Kami terus berjalan. Mbak Zie secara rutin mengabsen kam
“Rizza, Moly, Ani, masih berdelapan kan kita?”
“Ya Mbak!!!” jawab kami serempak

Mas Mahfuzh dan Muchtar, dua lelaki itu seperti perisai. Satu di depan lalu kami berenam para wanita beriringan di tengah dan Muchtar menjaga dari belakang.  Seandainya tak ada mereka berdua, apa jadinya perjalanan ini, pendakian enam orang wanita setengah anak-anak. Bukan tidak mungkin tapi meragukan. Seberapa banyak dan kuat wanita, tetap harus ada lelaki yang mendampingi.

Tak hanya aku, semuanya lelah. Kaki ini entah sudah berapa kilo berjalan. Kami duduk-duduk sebentar, mengatur nafas, meneguk air. Alas dudukku adalah pasir yang berpola indah dengan kilaunya yang menakjubkan. Di atasku ada langit dan bintangnya. Bintang itu. Lebih banyak dari tadi,dan langitnya, biru semburat putih. Belum pernah mataku menangkap langit sesempurna itu sebelumnya. Alhamdulillah

Perjalanan kami akan usai jika sudah bertemu dengan tangga, tangga untuk menggapai puncak Bromo. Tak ada petunjuk apapun, bahkan dengan cahaya minim. Kami benar-benar memaksimalkan penglihatan, menangkap cahaya dari lejauhan, barangkali itu rombongan pendaki. Karena cahaya yang minim itulah kami berulang kali menghindar dan takut bila ada cekungan. Jangan jangan jurang !!!

Berulang kali kami salah jalan. Menuruni bukit beroasir yang curam, bila aku tak bisa melangkahi lubang yang lebar maka aku akan ngesot, atau jika curam itu tak mungkin kuturuni dengan tegak maka aku duduk dan meluncur, selayaknya anak kecil yang main perosotan. Banyak cara menaklukkan tantangan kan? Aku nggak boleh menyerah apapun yang terjadi

Kami akhirnya bertemu dengan banyak rombongan pendaki, bersama menyusuri jalan diselingi riuh perkenalan, berhenti sejenak untuk menselonjorkan kaki bersandar pada lincak. Saat itulah aku dihampiri seekor kuda. Teman-temanku Sholat Shubuh dan aku melanjutkan perjalnan dengan kuda, Naik kuda, sebuah kesenangan yang pernah kucecapi di masa kecilku.
Shalat Jamaah Shubuh Di Tanah Bromo


Mengikuti irama gerak kuda, menduduki kulitnya yang lembut. Kurasakan daging dan tulangnya yang kokoh. Diatas tubuhnya kulihat semburat kekuningan fajar shidiq di ujung  sana, Indah sekali…
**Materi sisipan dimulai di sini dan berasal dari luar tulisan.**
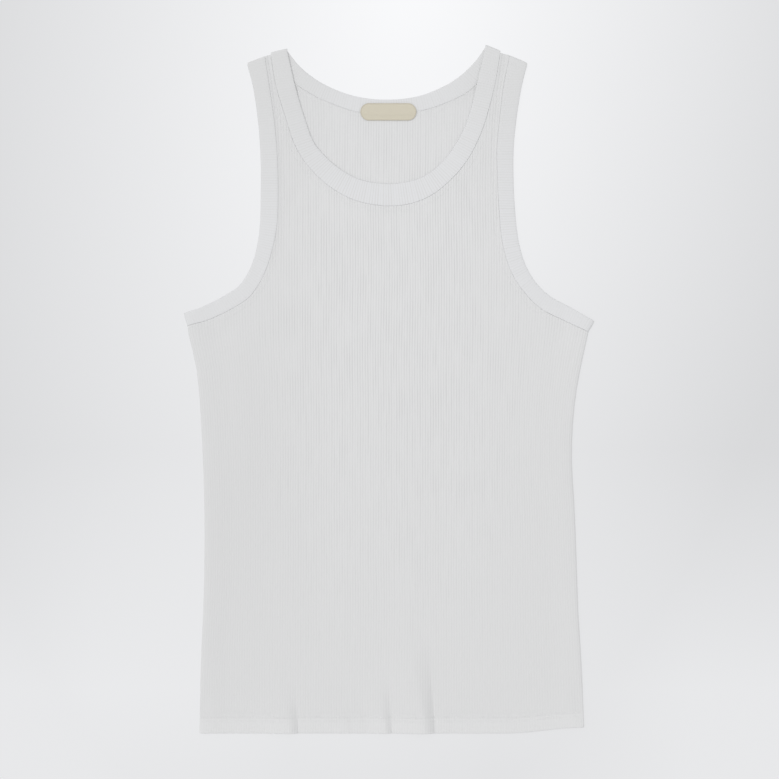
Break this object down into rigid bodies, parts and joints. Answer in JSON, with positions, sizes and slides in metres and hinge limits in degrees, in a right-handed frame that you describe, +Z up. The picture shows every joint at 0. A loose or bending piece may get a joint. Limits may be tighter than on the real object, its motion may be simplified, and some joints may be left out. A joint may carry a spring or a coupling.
{
  "type": "rib-knit tank top laid flat",
  "caption": "Sleeveless rib-knit top laid flat, front uppermost, with a deep round neck, cut-in armholes, folded bands and a turned hem.",
  "frame": {"origin": "on the surface that the top lies on, under the middle of its box", "axes": "+X to the viewer's right (the wearer's left), +Y from the hem to the neck, +Z up, out of the front of the garment"},
  "size_m": [0.4111, 0.6892, 0.0067],
  "materials": {
    "rib_knit": "fine upright ribs of white cotton, matt and slightly soft",
    "band_knit": "white cotton rib folded double, its ribs across the band, matt",
    "label_weave": "cream woven label, closely woven, faint sheen, bare"
  },
  "bodies": {
    "root": {"front_body": "rib_knit", "back_body": "rib_knit", "neck_band": "band_knit", "armhole_band_right": "band_knit", "armhole_band_left": "band_knit", "neck_label": "label_weave"}
  },
  "joints": []
}
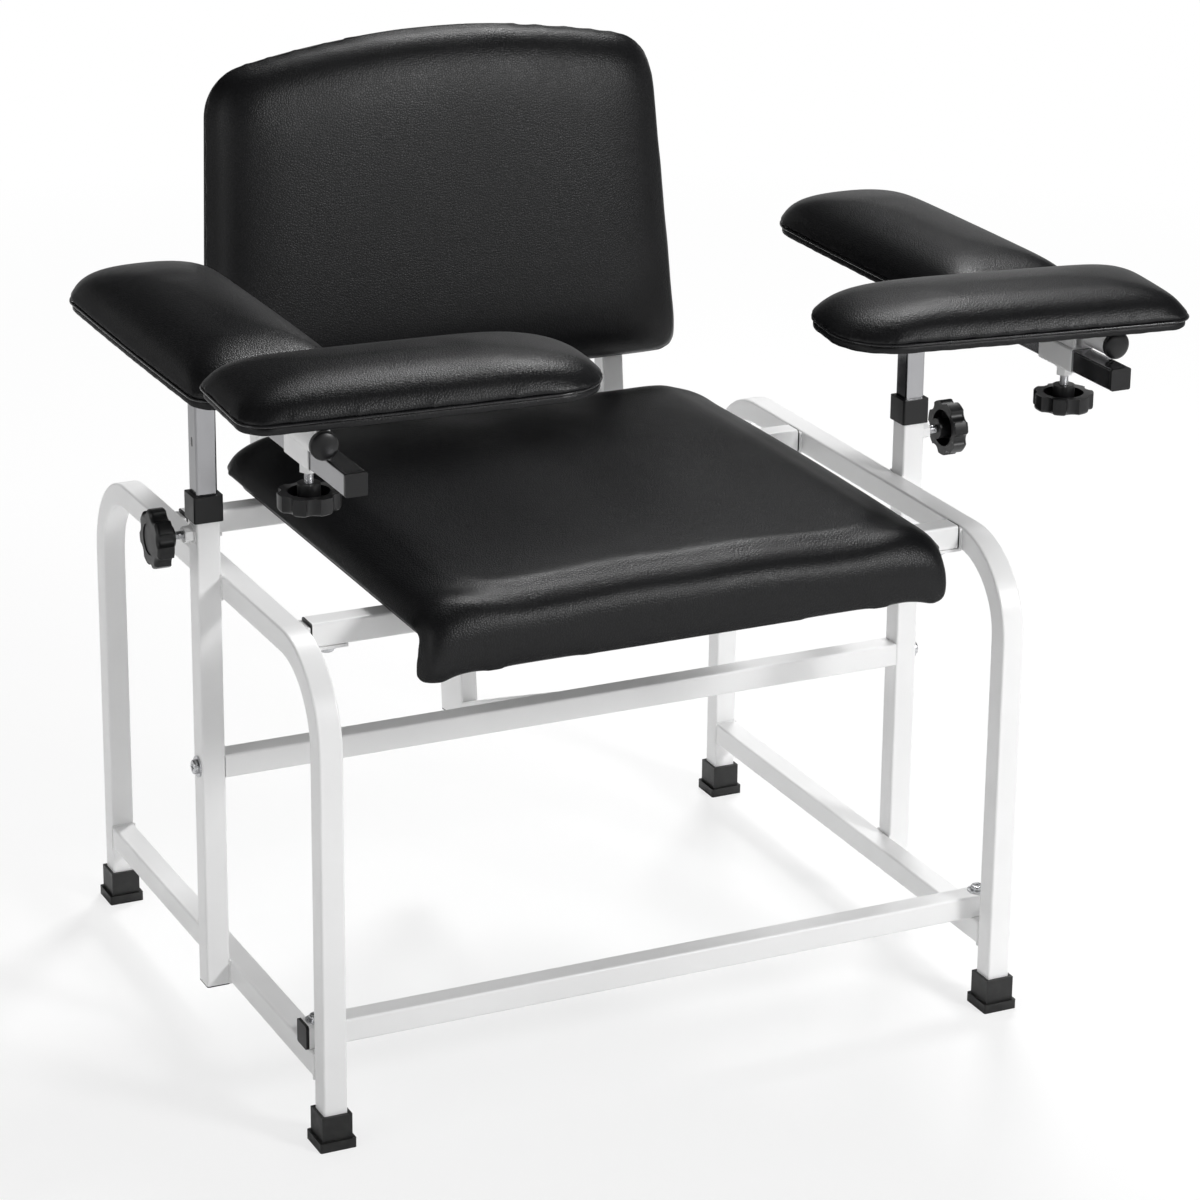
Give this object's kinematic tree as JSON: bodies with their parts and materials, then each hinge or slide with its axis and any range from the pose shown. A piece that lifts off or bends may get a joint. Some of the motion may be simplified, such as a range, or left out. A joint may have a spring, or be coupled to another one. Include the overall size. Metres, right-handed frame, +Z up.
{
  "type": "phlebotomy chair",
  "caption": "Blood-drawing chair: bent white tube frame, padded seat and back, and padded arm rests that slide up, slide forward and tilt up.",
  "frame": {"origin": "on the floor, under the middle of the four legs", "axes": "+Z up, -Y to the front, +X to the right as seen from the front, and right in names means +X"},
  "size_m": [0.9925, 0.8, 0.9642],
  "materials": {
    "white_tube": "white powder coat, satin",
    "chrome": "polished chrome plate",
    "zinc": "bright zinc plate",
    "black_plastic": "moulded, satin",
    "black_rubber": "matt",
    "black_upholstery": "synthetic leather, fine grain, over foam",
    "board": "plywood with a black backing cloth"
  },
  "bodies": {
    "frame": {"back_board": "board", "back_bolts": "zinc", "back_cross_tube": "white_tube", "back_cushion": "black_upholstery", "back_stay": "white_tube", "crossbar_bolts": "zinc", "front_crossbar": "white_tube", "front_left_foot": "black_rubber", "front_right_foot": "black_rubber", "front_seat_bar": "white_tube", "left_arm_post": "white_tube", "left_back_tube": "white_tube", "left_low_rail": "white_tube", "left_post_collar": "black_plastic", "left_side_frame": "white_tube", "low_tube_plugs": "black_plastic", "mid_crossbar": "white_tube", "rear_left_foot": "black_rubber", "rear_right_foot": "black_rubber", "rear_seat_bar": "white_tube", "right_arm_post": "white_tube", "right_back_tube": "white_tube", "right_low_rail": "white_tube", "right_post_collar": "black_plastic", "right_side_frame": "white_tube", "seat_bar_plugs": "black_plastic", "seat_board": "board", "seat_bolts": "zinc", "seat_brackets": "white_tube", "seat_cushion": "black_upholstery", "stay_brace": "white_tube"},
    "left_arm": {"left_arm_tube": "chrome", "left_arm_bar": "chrome", "left_bar_caps": "black_plastic", "left_rear_pad_board": "board", "left_rear_pad": "black_upholstery"},
    "left_slide": {"left_slide_sleeve": "white_tube"},
    "left_flap": {"left_pad_bracket": "white_tube", "left_hinge_pin": "black_plastic", "left_front_pad_board": "board", "left_front_pad": "black_upholstery"},
    "left_height_screw": {"left_height_knob": "black_plastic", "left_height_stud": "zinc"},
    "left_clamp_screw": {"left_clamp_knob": "black_plastic", "left_clamp_stud": "zinc"},
    "right_arm": {"right_arm_tube": "chrome", "right_arm_bar": "chrome", "right_bar_caps": "black_plastic", "right_rear_pad_board": "board", "right_rear_pad": "black_upholstery"},
    "right_slide": {"right_slide_sleeve": "white_tube"},
    "right_flap": {"right_pad_bracket": "white_tube", "right_hinge_pin": "black_plastic", "right_front_pad_board": "board", "right_front_pad": "black_upholstery"},
    "right_height_screw": {"right_height_knob": "black_plastic", "right_height_stud": "zinc"},
    "right_clamp_screw": {"right_clamp_knob": "black_plastic", "right_clamp_stud": "zinc"}
  },
  "joints": [
    {"name": "left_arm_height", "type": "slide", "parent": "frame", "child": "left_arm", "axis": [0, 0, 1], "range_m": [-0.11, 0.09]},
    {"name": "left_pad_slide", "type": "slide", "parent": "left_arm", "child": "left_slide", "axis": [0, 1, 0], "range_m": [-0.08, 0.015]},
    {"name": "left_pad_tilt", "type": "hinge", "parent": "left_slide", "child": "left_flap", "pos_m": [-0.4125, -0.346, 0.755], "axis": [0, -1, 0], "range_deg": [0, 85]},
    {"name": "left_height_screw_turn", "type": "hinge", "parent": "frame", "child": "left_height_screw", "pos_m": [-0.44, -0.057, 0.556], "axis": [-1, 0, 0], "range_deg": [0, 360]},
    {"name": "left_clamp_screw_turn", "type": "hinge", "parent": "left_slide", "child": "left_clamp_screw", "pos_m": [-0.4, -0.346, 0.69], "axis": [0, 0, -1], "range_deg": [0, 360]},
    {"name": "right_arm_height", "type": "slide", "parent": "frame", "child": "right_arm", "axis": [0, 0, 1], "range_m": [-0.11, 0.09]},
    {"name": "right_pad_slide", "type": "slide", "parent": "right_arm", "child": "right_slide", "axis": [0, 1, 0], "range_m": [-0.065, 0.015]},
    {"name": "right_pad_tilt", "type": "hinge", "parent": "right_slide", "child": "right_flap", "pos_m": [0.4125, -0.361, 0.755], "axis": [0, 1, 0], "range_deg": [0, 85]},
    {"name": "right_height_screw_turn", "type": "hinge", "parent": "frame", "child": "right_height_screw", "pos_m": [0.44, -0.057, 0.556], "axis": [1, 0, 0], "range_deg": [0, 360]},
    {"name": "right_clamp_screw_turn", "type": "hinge", "parent": "right_slide", "child": "right_clamp_screw", "pos_m": [0.4, -0.361, 0.69], "axis": [0, 0, -1], "range_deg": [0, 360]}
  ]
}
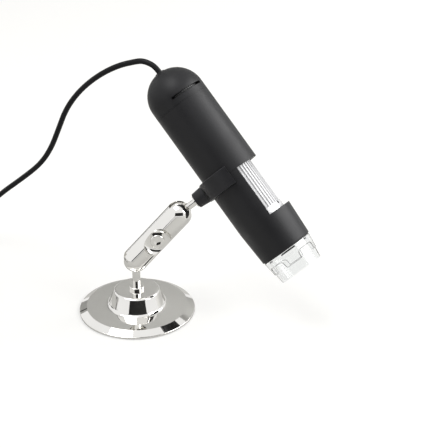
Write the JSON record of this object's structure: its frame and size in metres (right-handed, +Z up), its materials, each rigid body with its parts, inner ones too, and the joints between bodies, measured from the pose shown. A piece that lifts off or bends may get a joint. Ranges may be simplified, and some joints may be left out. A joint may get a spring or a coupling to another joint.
{
  "type": "usb digital microscope",
  "caption": "Hand-held digital microscope with a finned focus roller and clear nozzle, clipped to a chrome ball-joint desk stand, with its USB cord coiled beside it.",
  "frame": {"origin": "centre of the foot's underside, on the table", "axes": "+Z up; +X to the right in the picture, the way the stand leans; +Y away from the viewer. The arm and rod lie in the XZ plane at rest."},
  "size_m": [0.2928, 0.1525, 0.143],
  "materials": {
    "chrome": "polished",
    "cast_weight": "raw",
    "black_pad": "matte",
    "steel": "satin",
    "black_plastic": "satin",
    "brass": "machined",
    "charcoal_plastic": "soft-touch matte",
    "green_board": "satin",
    "white_board": "matte",
    "dark_component": "matte",
    "wheel_plastic": "matte",
    "silver_plastic": "metallic silver",
    "ring_plastic": "metallic silver",
    "dark_steel": "blackened",
    "frame_plastic": "matte",
    "black_aluminium": "black anodised",
    "lens_glass": "coated",
    "led_clear": "clear",
    "seal_rubber": "matte",
    "clear_plastic": "clear moulded",
    "cord_black": "satin",
    "plug_plastic": "satin",
    "plug_metal": "bright nickel",
    "tongue_plastic": "satin",
    "contact_gold": "gold plated"
  },
  "bodies": {
    "base": {"foot_cover": "chrome", "foot_weight": "cast_weight", "foot_pad": "black_pad", "foot_washer": "steel"},
    "lower_stud": {"lower_ball_stud": "chrome", "stud_nut": "steel"},
    "arm": {"arm_shell_front": "chrome", "arm_shell_rear": "chrome", "clamp_bolt": "chrome"},
    "clamp_knob": {"clamp_knob": "chrome"},
    "upper_stud": {"upper_ball_stud": "chrome"},
    "clip": {"holder_clip": "black_plastic", "clip_insert": "brass"},
    "microscope": {"top_cap": "charcoal_plastic", "upper_barrel": "charcoal_plastic", "lower_barrel": "charcoal_plastic", "light_board": "green_board", "dimmer_control": "dark_component", "chassis": "frame_plastic", "sensor_board": "green_board", "image_sensor": "dark_component", "board_screws": "steel", "main_board": "green_board", "board_chips": "dark_component", "led_board": "white_board", "leds": "led_clear", "nozzle_seal": "seal_rubber", "cord_grommet": "seal_rubber", "inner_cord": "cord_black", "usb_cord": "cord_black", "usb_cord_coil": "cord_black", "usb_cord_tail": "cord_black", "cord_tie": "seal_rubber", "plug_relief": "cord_black", "plug_body": "plug_plastic", "plug_shell": "plug_metal", "plug_tongue": "tongue_plastic", "plug_contacts": "contact_gold"},
    "dimmer_wheel": {"dimmer_wheel": "wheel_plastic"},
    "focus_roller": {"focus_roller": "silver_plastic", "roller_ring": "ring_plastic", "grub_screw": "dark_steel"},
    "lens_carriage": {"lens_carriage": "frame_plastic", "lens_barrel": "black_aluminium", "lens_elements": "lens_glass"},
    "nozzle": {"clear_nozzle": "clear_plastic"}
  },
  "joints": [
    {"name": "base_swivel", "type": "hinge", "parent": "base", "child": "lower_stud", "pos_m": [0, 0, 0.0143], "axis": [0, 0, 1], "continuous": true},
    {"name": "arm_tilt", "type": "hinge", "parent": "lower_stud", "child": "arm", "pos_m": [0, 0, 0.0337], "axis": [0, 1, 0], "range_deg": [-86.6, 18.4]},
    {"name": "clamp_knob_turn", "type": "hinge", "parent": "arm", "child": "clamp_knob", "pos_m": [0.01265, 0, 0.04795], "axis": [0, 1, 0], "range_deg": [-180, 180]},
    {"name": "upper_tilt", "type": "hinge", "parent": "arm", "child": "upper_stud", "pos_m": [0.0253, 0, 0.06219], "axis": [0, 1, 0], "range_deg": [-60.4, 24.6]},
    {"name": "clip_swivel", "type": "hinge", "parent": "upper_stud", "child": "clip", "pos_m": [0.05603, 0, 0.0862], "axis": [0.788, 0, 0.6157], "range_deg": [-60, 60]},
    {"name": "microscope_turn", "type": "hinge", "parent": "clip", "child": "microscope", "pos_m": [0.05603, 0, 0.0862], "axis": [-0.5552, 0.4321, 0.7107], "range_deg": [-60, 60]},
    {"name": "focus_turn", "type": "hinge", "parent": "microscope", "child": "focus_roller", "pos_m": [0.05603, 0, 0.0862], "axis": [-0.5552, 0.4321, 0.7107], "range_deg": [-240, 240]},
    {"name": "lens_travel", "type": "slide", "parent": "microscope", "child": "lens_carriage", "axis": [-0.5552, 0.4321, 0.7107], "range_m": [-0.0041, 0.0041]},
    {"name": "dimmer_turn", "type": "hinge", "parent": "microscope", "child": "dimmer_wheel", "pos_m": [0.0291, 0.01729, 0.12853], "axis": [-0.5552, 0.4321, 0.7107], "range_deg": [-135, 135]},
    {"name": "nozzle_pull", "type": "slide", "parent": "microscope", "child": "nozzle", "axis": [0.5552, -0.4321, -0.7107], "range_m": [0, 0.02]}
  ],
  "couplings": [
    {"joint": "lens_travel", "follows": "focus_turn", "m_per_rad": 0.00095493}
  ]
}
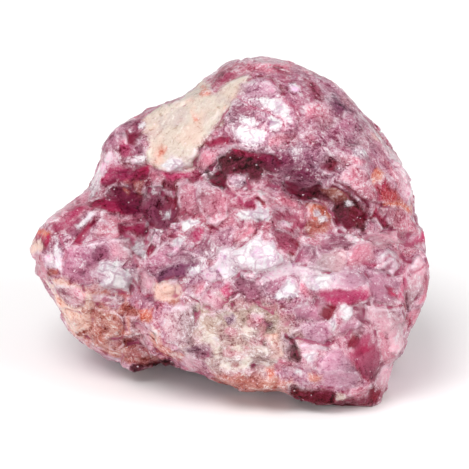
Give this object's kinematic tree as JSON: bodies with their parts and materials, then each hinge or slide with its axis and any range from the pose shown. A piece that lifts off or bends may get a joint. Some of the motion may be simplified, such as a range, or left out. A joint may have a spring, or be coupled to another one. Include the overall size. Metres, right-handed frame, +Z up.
{
  "type": "raw lepidolite stone",
  "caption": "Raw broken lump of pink and lilac lepidolite mica with a smooth rounded dome, a dark recess and a blocky crystal front.",
  "frame": {"origin": "middle of the stone's box, on the surface that it rests on", "axes": "+X along its length, from the thin wing on the left to the blocky right end; -Y is the crystal front; +Z up"},
  "size_m": [0.06, 0.0512, 0.0458],
  "materials": {
    "lepidolite": "pink to lilac mica, pearly on its flat faces and matt and granular between them"
  },
  "bodies": {
    "root": {"lepidolite_stone": "lepidolite"}
  },
  "joints": []
}
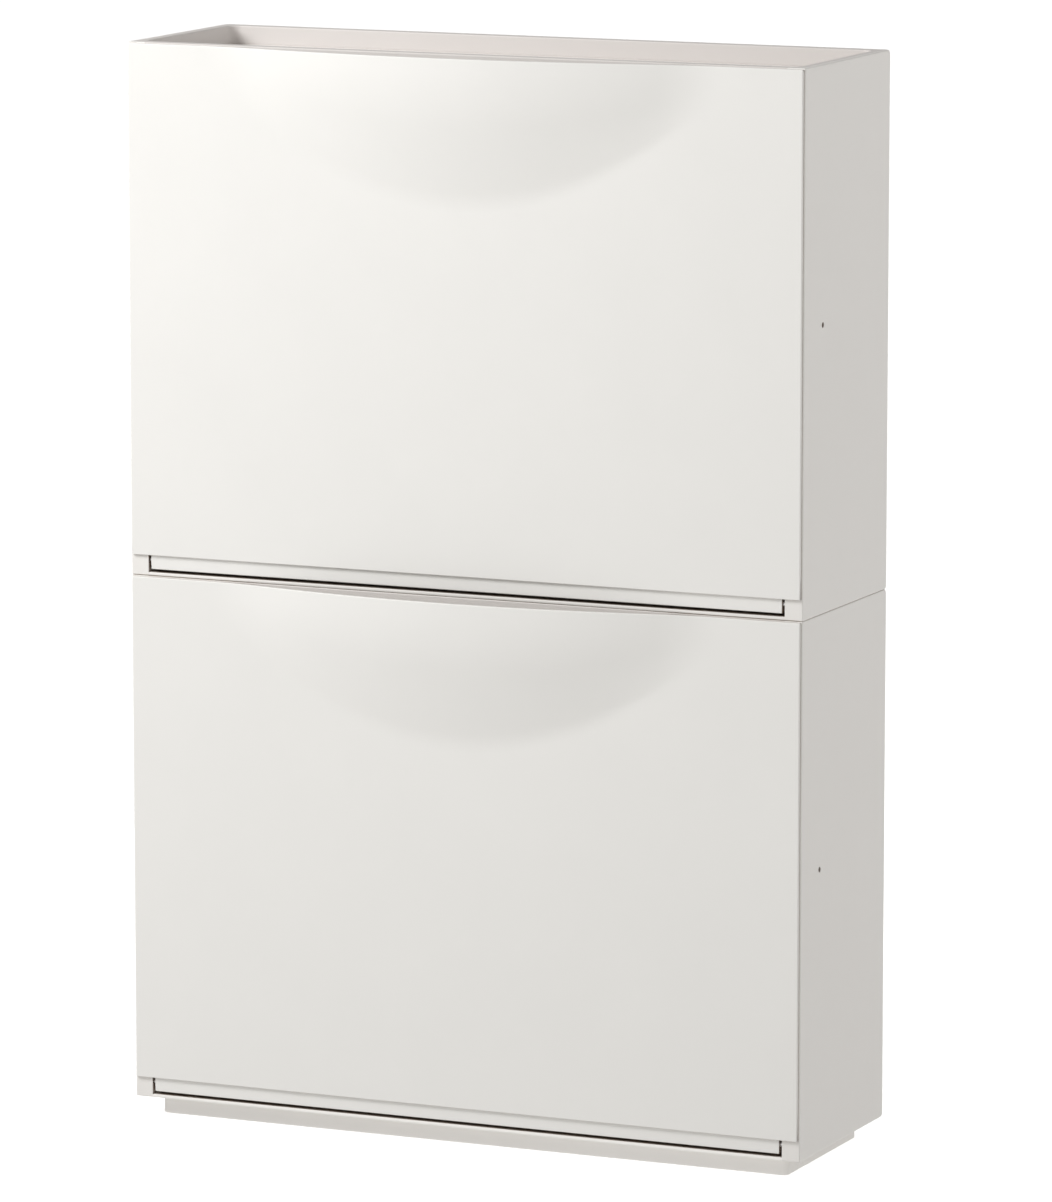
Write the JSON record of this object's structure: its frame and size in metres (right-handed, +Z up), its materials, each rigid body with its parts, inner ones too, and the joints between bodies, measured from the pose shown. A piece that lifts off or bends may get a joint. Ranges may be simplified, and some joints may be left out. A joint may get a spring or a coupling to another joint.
{
  "type": "tilt-out shoe cabinet",
  "caption": "Slim white plastic shoe cabinet of stacked tilt-out units with bowed pull lips, an open top tray and a recessed plinth.",
  "frame": {"origin": "floor level, under the middle of the overall width and depth", "axes": "+X to the right as seen from the front, +Y from the doors to the wall, +Z up"},
  "size_m": [0.51, 0.18, 0.7665],
  "materials": {
    "door_white": "fine satin moulded white",
    "frame_white": "fine satin moulded white",
    "inner_white": "plain moulded white",
    "pin_plastic": "moulded light grey",
    "pin_steel": "drawn wire"
  },
  "bodies": {
    "cabinet": {"lower_base_panel": "frame_white", "lower_back_panel": "frame_white", "lower_side_panel_left": "frame_white", "lower_side_panel_right": "frame_white", "lower_top_tray": "frame_white", "lower_stop_pins": "pin_plastic", "upper_base_panel": "frame_white", "upper_back_panel": "frame_white", "upper_side_panel_left": "frame_white", "upper_side_panel_right": "frame_white", "upper_top_tray": "frame_white", "upper_stop_pins": "pin_plastic"},
    "lower_door": {"lower_hinge_pins": "pin_steel", "lower_door_panel": "door_white", "lower_door_frame": "door_white", "lower_door_cheek_left": "inner_white", "lower_door_cheek_right": "inner_white", "lower_shoe_shelf": "inner_white"},
    "upper_door": {"upper_hinge_pins": "pin_steel", "upper_door_panel": "door_white", "upper_door_frame": "door_white", "upper_door_cheek_left": "inner_white", "upper_door_cheek_right": "inner_white", "upper_shoe_shelf": "inner_white"}
  },
  "joints": [
    {"name": "lower_door_hinge", "type": "hinge", "parent": "cabinet", "child": "lower_door", "pos_m": [0, -0.0615, 0.0247], "axis": [1, 0, 0], "range_deg": [0, 32]},
    {"name": "upper_door_hinge", "type": "hinge", "parent": "cabinet", "child": "upper_door", "pos_m": [0, -0.0615, 0.4012], "axis": [1, 0, 0], "range_deg": [0, 32]}
  ]
}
Dingin juga kian merajai, hela nafas yang keluar dari mulutku serupa mereka yang ada dalam musim salju. Berasap. Dingin.

Kulihat tangga menjulang di depan sana. Benarlah kata temanku kemarin, 500 buah anak tangga!!! Aku menaikinya setelah teman-teman menghampiri, sebelum naik, narsis duluuu…
 

Kunaiki satu-persatu anak tangga. Agak licin  banyak pasir disana. Ada dua lajur dalam tangga ini. Lajur naik dan turu, Dan…akhirnya…semua perjuanganku terbayar Kawan !!!

Aku benar-benar berada di puncak Bromo, sebuah hal yang semalam sempat aku sangsikan. Dan pagi ini kulihat sunrise indah disini. Tidak ada yang tidak mungkin.

Kawan. Jika aku saja sudah menaklukan ketakutanku dan aku mampu, mengapa kau tidak?
Jika ada keyakinan pasti bisa. Kalau tak juga yakin maka nekatlah!, dan keyakinanmu akan muncul seiring kenekatanmu yang memuncak.


Aku sudah menembus batasku.  kujejaki Bromo hari ini, kuwujudkan satu mimpiku. Dan mimpiku masih berderet. Aku akan terus bermimpi dan mewujudkannya. Ayo Kawan tembuslah batasmu !!!!